Monique

Monique Kwachou is a Cameroonian feminist researcher and writer with a deep passion for education and youth work. She has over seven years’ experience working at the intersection of gender, higher education, and youth development within academia and the NGO sector. She holds a dual honors BSc in Gender Studies and Sociology from the University of Buea, an MA in Education, Gender and International Development from UCL Institute of Education, London, and recently fulfilled requirements for a Ph.D. in Development Studies at the University of the Free State, South Africa. Her research interests revolve around African-feminist thought, engendering, decolonizing, and improving [higher] education for African development. Her doctoral research posited an original African-feminist and Capability Approach assessment of the assumed empowerment of higher-educated Cameroonian women.


Research Abstract

The concerted efforts of scholars, development agents and governments have established the idea that education is both intrinsically and instrumentally good, life-changing, has direct returns, and is particularly empowering for women. The cumulation of these ideas has resulted in the development of societal assumptions that an educated woman is an empowered woman, and the more educated a woman is, the more empowered she will be. In Cameroon this assumption has bred some antagonism directed at ‘over-educated’ women on account of their presumed empowerment. The commonplace use of the Pidgin-English phrase ‘too much book’ or French-slang epithet ‘long crayon’ are often directed at higher-educated women to suggest their being educated is to their detriment. These expressions demonstrate the belief that a certain level of education is deemed sufficiently empowering for women in Cameroon and they risk becoming “too much” if they proceed further. In this way, education for women in Cameroon is seen as acceptable and adding value up to graduate level, at which point it succumbs to a law of diminishing returns.

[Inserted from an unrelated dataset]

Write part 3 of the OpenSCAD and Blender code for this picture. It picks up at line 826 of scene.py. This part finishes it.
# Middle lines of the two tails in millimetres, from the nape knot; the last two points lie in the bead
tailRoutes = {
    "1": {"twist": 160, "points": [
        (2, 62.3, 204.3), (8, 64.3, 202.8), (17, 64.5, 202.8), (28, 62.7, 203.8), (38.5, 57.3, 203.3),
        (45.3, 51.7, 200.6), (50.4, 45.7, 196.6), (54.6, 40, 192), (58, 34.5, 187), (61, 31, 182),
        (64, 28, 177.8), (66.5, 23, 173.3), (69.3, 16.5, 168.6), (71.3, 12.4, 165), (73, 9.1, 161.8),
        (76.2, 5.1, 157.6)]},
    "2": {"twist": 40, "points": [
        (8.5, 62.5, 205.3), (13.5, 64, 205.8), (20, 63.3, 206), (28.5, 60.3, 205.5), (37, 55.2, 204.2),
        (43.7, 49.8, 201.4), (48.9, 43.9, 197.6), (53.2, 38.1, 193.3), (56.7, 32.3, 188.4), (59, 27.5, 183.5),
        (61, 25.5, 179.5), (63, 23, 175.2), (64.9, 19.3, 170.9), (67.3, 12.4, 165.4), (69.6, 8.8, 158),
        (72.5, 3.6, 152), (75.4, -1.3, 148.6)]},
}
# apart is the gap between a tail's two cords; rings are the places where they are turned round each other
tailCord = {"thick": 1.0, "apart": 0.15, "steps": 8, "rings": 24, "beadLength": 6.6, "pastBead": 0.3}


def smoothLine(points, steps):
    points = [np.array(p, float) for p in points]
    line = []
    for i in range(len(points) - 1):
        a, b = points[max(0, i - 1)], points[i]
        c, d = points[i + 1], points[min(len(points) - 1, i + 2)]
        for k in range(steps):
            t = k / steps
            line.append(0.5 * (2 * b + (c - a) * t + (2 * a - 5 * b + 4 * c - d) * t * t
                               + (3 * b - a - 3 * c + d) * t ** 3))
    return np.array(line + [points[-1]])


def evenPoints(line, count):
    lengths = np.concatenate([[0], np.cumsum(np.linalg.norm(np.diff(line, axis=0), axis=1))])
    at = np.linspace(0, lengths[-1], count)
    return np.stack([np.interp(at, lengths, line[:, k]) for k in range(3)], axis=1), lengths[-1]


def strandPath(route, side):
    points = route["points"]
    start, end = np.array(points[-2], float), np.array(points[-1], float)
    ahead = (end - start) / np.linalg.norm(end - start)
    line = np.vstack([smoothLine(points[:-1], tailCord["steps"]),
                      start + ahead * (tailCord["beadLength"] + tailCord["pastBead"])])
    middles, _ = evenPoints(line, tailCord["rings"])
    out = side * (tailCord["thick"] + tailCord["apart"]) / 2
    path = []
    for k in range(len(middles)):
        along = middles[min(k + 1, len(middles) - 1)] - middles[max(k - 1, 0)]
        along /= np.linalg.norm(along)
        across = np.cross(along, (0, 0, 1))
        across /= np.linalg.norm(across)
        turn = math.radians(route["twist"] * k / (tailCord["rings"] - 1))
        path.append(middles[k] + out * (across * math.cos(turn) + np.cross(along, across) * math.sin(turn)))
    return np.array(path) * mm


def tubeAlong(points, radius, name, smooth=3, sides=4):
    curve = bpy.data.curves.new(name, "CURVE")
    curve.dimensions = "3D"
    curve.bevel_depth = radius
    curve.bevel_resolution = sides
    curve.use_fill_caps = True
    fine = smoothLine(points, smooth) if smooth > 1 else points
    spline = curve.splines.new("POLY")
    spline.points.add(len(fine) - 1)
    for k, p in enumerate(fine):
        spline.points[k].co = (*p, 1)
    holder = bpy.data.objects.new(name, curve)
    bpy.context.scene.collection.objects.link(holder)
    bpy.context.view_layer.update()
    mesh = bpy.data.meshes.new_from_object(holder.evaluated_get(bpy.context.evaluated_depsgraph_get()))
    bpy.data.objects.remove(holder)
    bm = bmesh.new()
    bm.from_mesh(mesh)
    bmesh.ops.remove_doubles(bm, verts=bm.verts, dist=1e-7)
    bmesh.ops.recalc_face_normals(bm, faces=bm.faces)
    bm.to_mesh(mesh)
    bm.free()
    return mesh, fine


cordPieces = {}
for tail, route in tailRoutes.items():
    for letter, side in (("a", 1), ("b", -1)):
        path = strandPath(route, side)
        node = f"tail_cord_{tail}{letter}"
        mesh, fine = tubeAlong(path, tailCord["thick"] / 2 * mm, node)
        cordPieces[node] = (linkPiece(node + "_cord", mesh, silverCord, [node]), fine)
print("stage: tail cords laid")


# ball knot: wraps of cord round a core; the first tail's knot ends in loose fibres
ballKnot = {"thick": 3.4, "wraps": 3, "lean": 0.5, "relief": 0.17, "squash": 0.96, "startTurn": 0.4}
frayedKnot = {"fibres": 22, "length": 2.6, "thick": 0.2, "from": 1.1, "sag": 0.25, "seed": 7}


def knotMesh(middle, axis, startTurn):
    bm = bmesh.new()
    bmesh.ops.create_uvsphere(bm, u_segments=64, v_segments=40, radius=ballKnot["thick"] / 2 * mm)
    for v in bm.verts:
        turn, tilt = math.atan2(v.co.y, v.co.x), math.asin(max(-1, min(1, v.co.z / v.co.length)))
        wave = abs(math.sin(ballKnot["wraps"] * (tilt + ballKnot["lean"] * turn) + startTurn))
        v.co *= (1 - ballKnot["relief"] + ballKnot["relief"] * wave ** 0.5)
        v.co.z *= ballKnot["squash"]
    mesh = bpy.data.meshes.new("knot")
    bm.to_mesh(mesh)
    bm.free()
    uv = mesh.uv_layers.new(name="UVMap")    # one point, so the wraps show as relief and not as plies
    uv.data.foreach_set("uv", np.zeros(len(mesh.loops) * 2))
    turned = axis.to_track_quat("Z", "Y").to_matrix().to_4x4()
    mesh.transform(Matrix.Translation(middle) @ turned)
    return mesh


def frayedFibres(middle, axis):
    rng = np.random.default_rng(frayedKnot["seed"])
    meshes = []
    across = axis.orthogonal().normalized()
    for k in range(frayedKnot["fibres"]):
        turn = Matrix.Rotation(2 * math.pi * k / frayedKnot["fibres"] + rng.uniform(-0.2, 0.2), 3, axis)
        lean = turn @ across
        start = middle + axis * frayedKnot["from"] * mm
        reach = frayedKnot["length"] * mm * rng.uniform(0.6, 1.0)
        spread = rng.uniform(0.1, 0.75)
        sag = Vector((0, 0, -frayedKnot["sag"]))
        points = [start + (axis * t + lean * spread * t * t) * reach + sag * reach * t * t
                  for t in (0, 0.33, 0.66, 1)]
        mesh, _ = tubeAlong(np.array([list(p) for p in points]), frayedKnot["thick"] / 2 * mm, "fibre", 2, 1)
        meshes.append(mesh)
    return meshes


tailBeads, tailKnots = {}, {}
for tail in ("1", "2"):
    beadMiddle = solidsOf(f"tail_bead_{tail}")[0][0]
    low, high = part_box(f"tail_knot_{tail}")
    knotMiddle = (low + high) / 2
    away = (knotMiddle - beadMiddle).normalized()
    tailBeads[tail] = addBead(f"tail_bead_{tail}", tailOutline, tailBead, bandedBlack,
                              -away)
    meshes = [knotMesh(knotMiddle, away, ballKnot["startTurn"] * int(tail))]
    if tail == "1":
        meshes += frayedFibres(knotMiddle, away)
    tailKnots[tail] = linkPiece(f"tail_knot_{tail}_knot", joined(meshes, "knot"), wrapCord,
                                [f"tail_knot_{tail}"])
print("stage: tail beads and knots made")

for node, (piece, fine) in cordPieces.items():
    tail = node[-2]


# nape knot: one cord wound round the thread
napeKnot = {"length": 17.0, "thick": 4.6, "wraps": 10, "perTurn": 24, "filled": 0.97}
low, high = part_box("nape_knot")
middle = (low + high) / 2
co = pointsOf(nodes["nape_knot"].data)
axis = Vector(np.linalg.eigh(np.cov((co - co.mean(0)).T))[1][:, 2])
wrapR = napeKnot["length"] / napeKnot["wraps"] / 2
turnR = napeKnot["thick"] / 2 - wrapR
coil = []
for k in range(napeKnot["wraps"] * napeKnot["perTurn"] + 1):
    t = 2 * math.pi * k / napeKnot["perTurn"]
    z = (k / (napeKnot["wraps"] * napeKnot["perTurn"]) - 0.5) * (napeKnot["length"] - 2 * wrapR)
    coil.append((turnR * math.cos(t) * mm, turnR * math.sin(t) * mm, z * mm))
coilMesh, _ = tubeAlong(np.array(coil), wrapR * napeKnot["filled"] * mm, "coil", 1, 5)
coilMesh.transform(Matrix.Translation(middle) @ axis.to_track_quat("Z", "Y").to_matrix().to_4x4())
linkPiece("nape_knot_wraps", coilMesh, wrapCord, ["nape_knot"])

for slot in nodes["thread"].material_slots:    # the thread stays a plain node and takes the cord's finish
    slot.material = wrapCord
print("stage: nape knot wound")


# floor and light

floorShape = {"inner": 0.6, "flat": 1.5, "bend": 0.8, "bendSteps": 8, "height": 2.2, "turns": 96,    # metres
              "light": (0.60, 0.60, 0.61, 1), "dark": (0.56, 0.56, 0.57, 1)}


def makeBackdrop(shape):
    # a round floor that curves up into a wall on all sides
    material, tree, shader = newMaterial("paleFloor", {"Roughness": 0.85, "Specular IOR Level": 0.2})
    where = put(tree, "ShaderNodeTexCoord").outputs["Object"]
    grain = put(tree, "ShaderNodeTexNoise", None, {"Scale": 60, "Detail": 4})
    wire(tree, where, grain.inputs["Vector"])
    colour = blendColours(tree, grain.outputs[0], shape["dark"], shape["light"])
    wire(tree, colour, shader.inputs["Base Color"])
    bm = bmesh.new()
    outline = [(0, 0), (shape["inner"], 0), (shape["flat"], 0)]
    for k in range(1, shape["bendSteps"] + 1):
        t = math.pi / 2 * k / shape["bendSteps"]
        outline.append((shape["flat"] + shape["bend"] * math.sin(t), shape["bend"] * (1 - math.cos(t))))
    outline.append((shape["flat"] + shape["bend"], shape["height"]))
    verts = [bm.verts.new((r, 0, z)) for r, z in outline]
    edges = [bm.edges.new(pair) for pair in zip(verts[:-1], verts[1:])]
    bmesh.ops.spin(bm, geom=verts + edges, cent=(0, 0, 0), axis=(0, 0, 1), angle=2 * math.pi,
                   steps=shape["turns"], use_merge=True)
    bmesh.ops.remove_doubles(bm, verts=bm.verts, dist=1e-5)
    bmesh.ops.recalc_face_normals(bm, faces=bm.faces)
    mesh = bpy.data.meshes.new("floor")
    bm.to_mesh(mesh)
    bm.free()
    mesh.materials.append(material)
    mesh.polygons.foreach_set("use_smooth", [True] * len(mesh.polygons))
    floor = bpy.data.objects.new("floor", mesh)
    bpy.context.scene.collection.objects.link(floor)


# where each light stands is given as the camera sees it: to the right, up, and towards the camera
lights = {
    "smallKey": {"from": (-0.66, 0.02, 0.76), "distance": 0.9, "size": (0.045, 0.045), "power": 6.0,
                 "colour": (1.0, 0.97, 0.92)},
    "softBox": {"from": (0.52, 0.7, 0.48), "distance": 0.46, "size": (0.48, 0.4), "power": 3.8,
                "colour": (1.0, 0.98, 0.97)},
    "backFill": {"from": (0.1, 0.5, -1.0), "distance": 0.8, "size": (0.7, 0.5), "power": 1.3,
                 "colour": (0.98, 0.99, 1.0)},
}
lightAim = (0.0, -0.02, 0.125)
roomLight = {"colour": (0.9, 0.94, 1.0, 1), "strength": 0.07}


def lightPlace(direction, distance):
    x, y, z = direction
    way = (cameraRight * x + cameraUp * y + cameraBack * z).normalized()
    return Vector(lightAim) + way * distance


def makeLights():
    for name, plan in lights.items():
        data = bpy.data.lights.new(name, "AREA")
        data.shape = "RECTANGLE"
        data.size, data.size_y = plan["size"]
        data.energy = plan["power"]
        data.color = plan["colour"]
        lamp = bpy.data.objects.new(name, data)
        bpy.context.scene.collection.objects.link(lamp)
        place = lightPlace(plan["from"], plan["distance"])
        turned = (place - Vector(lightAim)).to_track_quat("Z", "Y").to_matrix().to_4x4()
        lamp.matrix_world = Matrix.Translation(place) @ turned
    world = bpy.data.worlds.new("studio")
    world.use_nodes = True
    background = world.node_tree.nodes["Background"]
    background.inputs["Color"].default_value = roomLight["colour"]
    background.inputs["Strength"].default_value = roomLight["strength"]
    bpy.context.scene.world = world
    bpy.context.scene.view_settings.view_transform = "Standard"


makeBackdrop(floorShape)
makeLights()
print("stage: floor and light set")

Thus the widespread assumption (especially by international agencies) of higher education being sufficiently empowering for Cameroonian women generates two problems: 1) it promotes the limitation of young women’s aspirations and, 2) advances an incomplete informational basis for government (and public) judgement of higher education as a response to Cameroonian women’s oppressions. 

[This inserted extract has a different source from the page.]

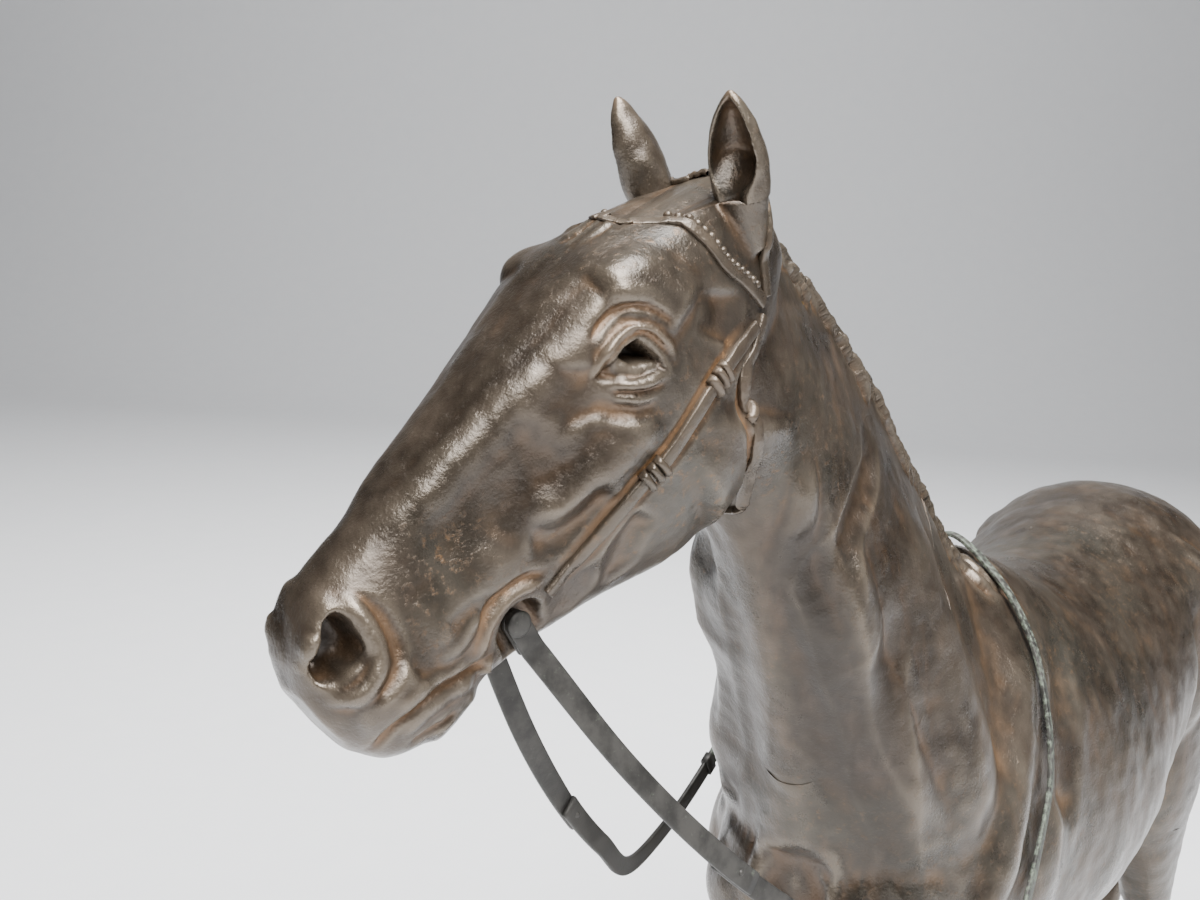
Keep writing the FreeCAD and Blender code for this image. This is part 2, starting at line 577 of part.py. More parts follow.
# the crown lies over the withers, just off the casting
left_end, left_face, left_way = ends["left"]
right_end, right_face, right_way = ends["right"]
arch = Part.BSplineCurve()
arch.interpolate([left_end, at(*CROWN_TOP), right_end], InitialTangent=left_way * REIN_WIDTH,
                 FinalTangent=right_way * -REIN_WIDTH)
crown_points = arch.discretize(Number=CROWN_STATIONS)
crown_faces = [left_face]
for i in range(1, CROWN_STATIONS - 1):
    mix = 1 - i / (CROWN_STATIONS - 1)
    face = left_face * mix + right_face * (1 - mix)
    lift = CROWN_SWELL * math.sin(math.pi * mix)
    crown_faces.append(V(0, face.y, face.z + lift).normalize())
crown_faces.append(right_face)
crown_ways = [left_way] + tangents_of(crown_points)[1:-1] + [right_way * -1]
nodes["rein_crown"] = strip(crown_points, crown_faces, crown_ways)

for name, shape in nodes.items():
    print(f"{name}: {len(shape.Solids)} solids, {shape.Volume:.0f} mm3, valid {shape.isValid()}")
os.makedirs("parts", exist_ok=True)
for name, shape in nodes.items():
    shape.exportStep(f"parts/{name}.step")
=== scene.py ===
"""Looks of a standing bronze horse with a bridle and a bent-strip rein, built as an add-on."""

import json
import math

import bmesh
import bpy
import numpy as np
from bpy.props import FloatProperty, FloatVectorProperty, PointerProperty
from mathutils import Matrix, Vector, noise
from mathutils.bvhtree import BVHTree

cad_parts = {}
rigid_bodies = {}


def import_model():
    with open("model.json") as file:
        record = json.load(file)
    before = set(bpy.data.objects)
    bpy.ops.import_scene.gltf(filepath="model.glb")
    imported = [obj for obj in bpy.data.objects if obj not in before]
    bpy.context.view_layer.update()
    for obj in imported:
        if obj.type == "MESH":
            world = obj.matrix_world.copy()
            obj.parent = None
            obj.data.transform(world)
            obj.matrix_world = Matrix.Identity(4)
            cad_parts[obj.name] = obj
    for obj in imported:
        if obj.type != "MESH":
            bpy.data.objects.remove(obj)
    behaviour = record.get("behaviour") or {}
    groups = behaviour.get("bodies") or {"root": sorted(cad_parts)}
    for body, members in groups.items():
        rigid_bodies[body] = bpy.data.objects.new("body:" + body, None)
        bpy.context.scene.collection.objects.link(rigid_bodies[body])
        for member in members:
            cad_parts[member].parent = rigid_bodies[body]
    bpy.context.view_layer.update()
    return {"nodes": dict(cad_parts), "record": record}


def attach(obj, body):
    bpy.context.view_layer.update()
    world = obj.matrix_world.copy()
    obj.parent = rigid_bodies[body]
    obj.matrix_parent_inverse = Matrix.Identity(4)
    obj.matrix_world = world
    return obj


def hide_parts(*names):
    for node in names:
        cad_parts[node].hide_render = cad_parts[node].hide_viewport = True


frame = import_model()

bl_info = {
    "name": "Bronze Horse",
    "version": (1, 0, 0),
    "blender": (4, 5, 0),
    "location": "3D View > Sidebar > Bronze Horse",
    "description": "Castings, bridle and rein of a standing bronze horse",
    "category": "Object",
}

MM = 0.001

# ---- driving dimensions, in metres, as the frame has them ----
WITHERS = 270 * MM
HEAD = 108 * MM
HEAD_YAW = -14.8
HEAD_PITCH = 41.6
EAR_LENGTH = 21 * MM
EAR_WALL = 1.0 * MM
STRAP_WIDTH = 3.2 * MM
STRAP_THICK = 0.9 * MM
BUCKLE_PROUD = 1.5 * MM
BUCKLE_LENGTH = 3.4 * MM
KEEPER_LENGTH = 1.6 * MM
BUCKLE_SIDE = 0.6 * MM
BIT_RADIUS = 1.5 * MM
BIT_HEAD_RADIUS = 2.3 * MM
BIT_HEAD_THICK = 0.7 * MM
MOUTH_HOLE_RADIUS = 4.4 * MM
RECESS_FLOOR = 4.4 * MM
REIN_WIDTH = 4.4 * MM
REIN_THICK = 1.1 * MM
REIN_LAP = 6.0 * MM
REIN_KEEPER_LENGTH = 3.0 * MM
REIN_KEEPER_THICK = 0.5 * MM
LAP_GAP = 0.05 * MM
RIVET_RADIUS = 0.7 * MM
BIT_SEAT = 6.6 * MM
FORE_SPREAD = 25 * MM
HIND_SPREAD = 24 * MM
HIND_STAGGER = 14 * MM

# ---- proportions: shares of the height at the withers unless a note says otherwise ----
ORIGIN_X = 0.185
# x, top, bottom, half width, egg
TRUNK = [(-0.512, 0.850, 0.770, 0.035, 0.0), (-0.495, 0.885, 0.700, 0.090, 0.0),
         (-0.455, 0.925, 0.640, 0.130, -0.05), (-0.380, 0.968, 0.605, 0.160, -0.10),
         (-0.280, 0.990, 0.600, 0.168, -0.10), (-0.180, 0.972, 0.605, 0.162, -0.02),
         (-0.080, 0.948, 0.575, 0.165, 0.10), (0.000, 0.938, 0.545, 0.171, 0.12),
         (0.100, 0.948, 0.532, 0.166, 0.15), (0.200, 0.985, 0.537, 0.146, 0.22),
         (0.280, 0.985, 0.550, 0.135, 0.20), (0.370, 0.940, 0.565, 0.132, 0.10),
         (0.440, 0.870, 0.590, 0.118, 0.05), (0.490, 0.805, 0.630, 0.088, 0.0),
         (0.510, 0.760, 0.665, 0.040, 0.0)]
# crest x, z, throat x, z, half width, sideways shift, share of the head's yaw
NECK = [(0.205, 0.955, 0.400, 0.620, 0.110, 0.000, 0.00),
        (0.268, 0.998, 0.490, 0.720, 0.108, 0.000, 0.05),
        (0.357, 1.070, 0.540, 0.845, 0.084, 0.000, 0.15),
        (0.442, 1.146, 0.583, 0.935, 0.067, -0.002, 0.35),
        (0.519, 1.208, 0.622, 1.015, 0.057, -0.006, 0.60),
        (0.590, 1.256, 0.658, 1.085, 0.052, -0.011, 0.80),
        (0.656, 1.292, 0.700, 1.130, 0.050, -0.016, 0.95),
        (0.715, 1.306, 0.745, 1.170, 0.047, -0.020, 1.00)]
NECK_EGG = 0.45
NECK_SEAM = 2
HEAD_SEAM = 5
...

This study presents a bilateral response to this problematic assumption women’s empowerment through higher education and corresponding fear of higher-educated Cameroonian women. It uses both conceptual and empirical findings of what empowerment means for women in the Cameroonian context to assess the potential of their higher education to enable them to both consider themselves and be considered as empowered.
Given its two-sided objective and informed also by literature, the study considers Cameroonian women’s empowerment through higher education from both the responses of participants, and an original theorisation of an African-feminist Capability Approach. As a participatory narrative inquiry, the study engaged a sample of 20 Cameroonian women graduate students in the conceptualisation and analysis of their empowerment through individual life-story interviews and via a participatory analysis workshop. 

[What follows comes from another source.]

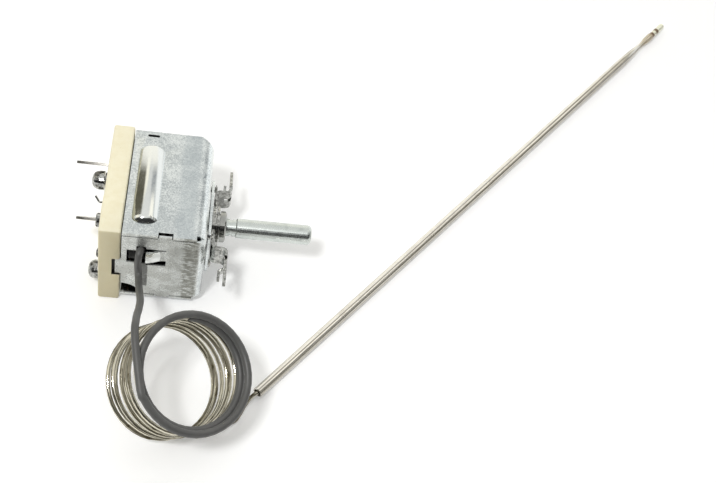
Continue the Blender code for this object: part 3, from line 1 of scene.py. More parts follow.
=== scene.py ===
"""Looks of a capillary thermostat: finishes, folded edges, capillary, sleeve, light and camera.

Lengths are in metres, in the frame of the CAD model: the spindle points along +X, the terminals along -X,
and the capillary leaves on the -Y side.
"""
from __future__ import annotations

import logging
from collections.abc import Iterable, Mapping, Sequence
from dataclasses import dataclass, field
from enum import Enum
from math import ceil, cos, pi, prod, radians, sin
from typing import Any

import bmesh
import bpy
from mathutils import Matrix, Vector


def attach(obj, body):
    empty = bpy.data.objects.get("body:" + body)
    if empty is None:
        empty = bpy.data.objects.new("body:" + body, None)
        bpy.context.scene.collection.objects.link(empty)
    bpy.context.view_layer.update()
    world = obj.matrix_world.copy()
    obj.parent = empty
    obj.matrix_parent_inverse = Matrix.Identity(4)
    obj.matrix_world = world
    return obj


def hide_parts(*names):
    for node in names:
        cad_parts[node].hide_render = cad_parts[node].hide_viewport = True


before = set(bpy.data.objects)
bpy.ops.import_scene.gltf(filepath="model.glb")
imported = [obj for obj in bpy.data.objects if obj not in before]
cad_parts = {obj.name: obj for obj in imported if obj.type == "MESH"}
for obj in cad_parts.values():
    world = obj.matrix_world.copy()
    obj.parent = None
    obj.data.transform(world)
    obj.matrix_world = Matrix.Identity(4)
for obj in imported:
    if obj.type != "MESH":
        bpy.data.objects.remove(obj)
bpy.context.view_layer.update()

log = logging.getLogger("thermostat")

Colour = tuple[float, float, float]
Point = tuple[float, float, float]
MM = 0.001
SHARP = radians(38)


class Body(Enum):
    """Bodies of the CAD model that pieces ride on."""

    HOUSING = "housing"
    SPINDLE = "spindle"
    CARRIER = "carrier"
    PLUNGER = "plunger"
    BLADE = "blade"


class Grain(Enum):
    """Direction of the fine lines that making leaves on a metal."""

    ROUND_X = "turned about X"
    ALONG_X = "drawn along X"
    ALONG_CORD = "drawn along the cord"
    NONE = "none"


class Axis(Enum):
    """Axes of the frame."""

    X = 0
    Y = 1
    Z = 2


class Field:
    """Number that a node socket carries, with Python's arithmetic on it."""

    def __init__(self, recipe: Recipe, socket: bpy.types.NodeSocket) -> None:
        """Wrap an output socket of a recipe."""
        self.recipe = recipe
        self.socket = socket

    def __add__(self, other: Field | float) -> Field:
        """Sum."""
        return self.recipe.math("ADD", self, other)

    def __sub__(self, other: Field | float) -> Field:
        """Difference."""
        return self.recipe.math("SUBTRACT", self, other)

    def __mul__(self, other: Field | float) -> Field:
        """Product."""
        return self.recipe.math("MULTIPLY", self, other)

    def __rsub__(self, other: float) -> Field:
        """Number less the field."""
        return self.recipe.math("SUBTRACT", other, self)

    __radd__ = __add__
    __rmul__ = __mul__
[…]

The data   which is presented and analysed sequentially by way of narrative analysis and analysis-of-narratives   suggests that the assumption of Cameroonian women’s empowerment through higher education is a misconception as the higher education offered to these women lacks the capacity to adequately address the empowerment needs of these women in the face of their multivariate oppressions. The study’s findings point to: the conditionality of higher education’s potential for women’s empowerment; the need for examining intersections in evaluations of African women’s empowerment; and the ways that Cameroon’s higher education can be improved to better enable the plural aspects of empowerment which Cameroonian women have reason to value.